Nor need we wonder that the queen governed herself and her household wisely when we know that she acted always under the wisest of masters, the guidance of the Holy Scriptures. I myself have had frequent opportunities of admiring in her how, even amidst the distractions of lawsuits, amidst the countless cares of state, she devoted herself with wonderful assiduity to the study of the word of God, respecting which she used to ask profound questions from the learned men who were sitting near her. But just as no one among them possessed a deeper intellect than herself, so none had the power of clearer expression. Thus it very often happened that these doctors went from her much wiser men than when they came...
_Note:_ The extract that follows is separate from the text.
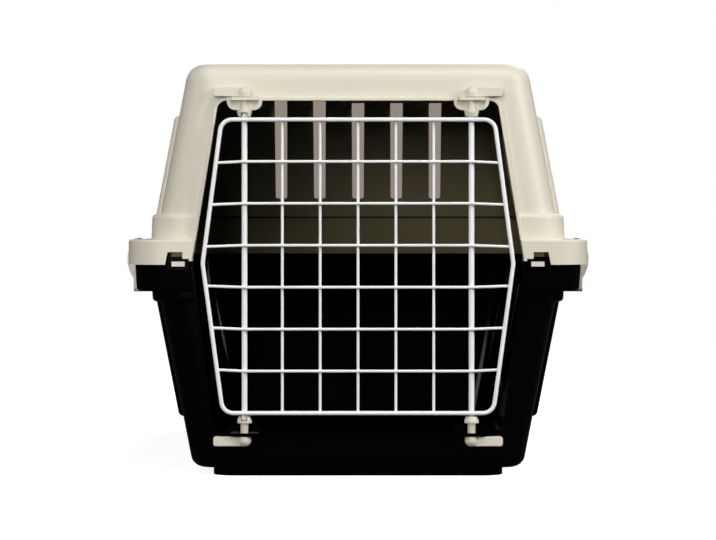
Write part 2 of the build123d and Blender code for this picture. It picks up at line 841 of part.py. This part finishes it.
# A clip: a barrel with two stubs in the skirt, a bulged plate outside and a foot under the
# lower flange.
def clip(name, side, y):
    foot_top_z = lower_flange_z - clip_foot_gap
    foot_low_z = foot_top_z - clip_foot_thickness
    bulge_middle_z = (clip_bulge_low_z + clip_bulge_high_z) / 2
    bulge_end_x = side * (clip_outer_half - clip_bulge_lean)
    outer_x = side * clip_outer_half
    plate_x = side * clip_plate_half
    foot_x = side * clip_foot_half
    with BuildPart() as body:
        with BuildSketch(Plane.XZ.offset(clip_width / 2 - y)):
            with BuildLine():
                ThreePointArc(
                    (outer_x, clip_bulge_low_z),
                    (outer_x + side * clip_bulge, bulge_middle_z),
                    (bulge_end_x, clip_bulge_high_z),
                )
                Polyline(
                    (bulge_end_x, clip_bulge_high_z),
                    (plate_x, clip_bulge_high_z),
                    (plate_x, foot_top_z),
                    (foot_x, foot_top_z),
                    (foot_x, foot_low_z),
                    (outer_x, foot_low_z),
                    (outer_x, clip_bulge_low_z),
                )
            make_face()
            with Locations(((side * clip_axis_half + plate_x) / 2, clip_axis_z)):
                Rectangle(clip_plate_half - clip_axis_half + clip_thickness / 2, clip_arm_height)
            with Locations((side * clip_axis_half, clip_axis_z)):
                Circle(clip_barrel_diameter / 2)
        extrude(amount=-clip_width)
        with BuildSketch(Plane.YZ):
            with Locations((y, (foot_low_z + clip_bulge_high_z) / 2)):
                RectangleRounded(clip_width, clip_bulge_high_z - foot_low_z, clip_corner)
        extrude(amount=2 * side * flange_half_width, mode=Mode.INTERSECT)
        with Locations((side * clip_axis_half, y, clip_axis_z)):
            Cylinder(clip_stub_diameter / 2, 2 * (clip_slot_half + clip_stub_length), rotation=(90, 0, 0))
    body.part.label = name
    export_step(body.part, f"parts/{name}.step")


for side, side_name in ((-1, "left"), (1, "right")):
    clip(f"clip_front_{side_name}", side, -clip_middle_y)
    clip(f"clip_rear_{side_name}", side, clip_middle_y)

# The folding handle, lying in the roof recess with its grip along the length of the carrier.
handle_hole_reach = handle_reach - handle_grip_width
handle_hole_length = 2 * (handle_half_length - handle_arm_width)
stub_reach = recess_half_length + handle_stub_length
stub_length = stub_reach - handle_half_length + handle_edge
with BuildPart() as carry_handle:
    with BuildSketch(Plane.XY.offset(handle_z - handle_thickness / 2)):
        with Locations((handle_x + handle_reach / 2, 0)):
            Rectangle(handle_reach, 2 * handle_half_length)
        with Locations((handle_x + handle_hole_reach / 2, 0)):
            Rectangle(handle_hole_reach, handle_hole_length, mode=Mode.SUBTRACT)
    extrude(amount=handle_thickness)
    fillet(carry_handle.edges().filter_by(Axis.Z).group_by(Axis.X)[1], handle_inner_corner)
    fillet(carry_handle.edges().filter_by(Axis.Z).group_by(Axis.X)[-1], handle_corner)
    faces_z = carry_handle.faces().filter_by(Axis.Z)
    rims = [edge for face in faces_z for edge in face.edges() if edge.center().X > handle_x + handle_edge / 2]
    fillet(rims, handle_edge)
    for end in (-1, 1):
        with Locations((handle_x, end * (handle_half_length - handle_arm_width / 2), handle_z)):
            Cylinder(handle_thickness / 2, handle_arm_width, rotation=(90, 0, 0))
        with Locations((handle_x, end * (stub_reach - stub_length / 2), handle_z)):
            Cylinder(handle_stub_diameter / 2, stub_length, rotation=(90, 0, 0))
carry_handle.part.label = "carry_handle"
export_step(carry_handle.part, "parts/carry_handle.step")
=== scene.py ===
import json
from math import radians

import bmesh
import bpy
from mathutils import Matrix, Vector


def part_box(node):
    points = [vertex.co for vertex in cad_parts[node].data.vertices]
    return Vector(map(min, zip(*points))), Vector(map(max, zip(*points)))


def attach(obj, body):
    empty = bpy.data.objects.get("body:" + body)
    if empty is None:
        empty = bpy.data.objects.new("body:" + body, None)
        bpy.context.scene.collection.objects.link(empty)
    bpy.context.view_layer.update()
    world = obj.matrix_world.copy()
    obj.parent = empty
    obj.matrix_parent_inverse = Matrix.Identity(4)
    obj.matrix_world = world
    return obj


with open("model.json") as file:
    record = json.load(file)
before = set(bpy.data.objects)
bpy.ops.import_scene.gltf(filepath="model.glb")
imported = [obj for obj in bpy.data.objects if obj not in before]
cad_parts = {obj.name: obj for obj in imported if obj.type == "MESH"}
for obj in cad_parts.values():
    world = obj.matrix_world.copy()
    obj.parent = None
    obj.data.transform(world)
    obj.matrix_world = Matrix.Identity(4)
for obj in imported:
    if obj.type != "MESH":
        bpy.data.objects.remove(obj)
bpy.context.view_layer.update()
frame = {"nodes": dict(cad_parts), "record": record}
print("frame loaded")

noiseDetail = 2.0


# Shader maths: a Signal is one socket of a material, and expressions on it add Math nodes.
class Signal:
    def __init__(self, maker, socket):
        self.maker = maker
        self.socket = socket

    def __add__(self, other):
        return self.maker.math("ADD", self, other)

    def __radd__(self, other):
        return self.maker.math("ADD", other, self)

    def __sub__(self, other):
        return self.maker.math("SUBTRACT", self, other)

    def __rsub__(self, other):
        return self.maker.math("SUBTRACT", other, self)

    def __mul__(self, other):
        return self.maker.math("MULTIPLY", self, other)

    def __rmul__(self, other):
        return self.maker.math("MULTIPLY", other, self)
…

When it was morning she rose from bed and devoted a considerable time to prayer and the reading of the Psalms, and while thus engaged, she performed the following work of mercy. She ordered that nine little orphans utterly destitute should be brought in to her at the first hour of the day, and that some soft food such as children at that tender age like, should daily be prepared for them. When the little ones were carried to her she did not think it beneath her to take them upon her knee, and to get their pap ready for them, and this she put into their mouths with the spoon which she herself used. The queen, who was honoured by all the people, did this act of charity for the sake of Christ, and as one of Christ's servants. To this most loving mother might be applied with great propriety that saying of the blessed Job, "From my infancy mercy grew with me, and it came forth with me from my mother's womb."




1 comment:

LutheranChik said...

Happy Delurking Week!

I think that, in addition to the love of and promotion of sensationalism built into the profession (I say this as a PR hack, which is I think a few rungs down the ladder from journalism proper), a lot of journalists are so uninformed in matters of religion that they really don't have the necessary contextual understanding of theology/praxis/polity/current issues in religion in order to be able to report it accurately.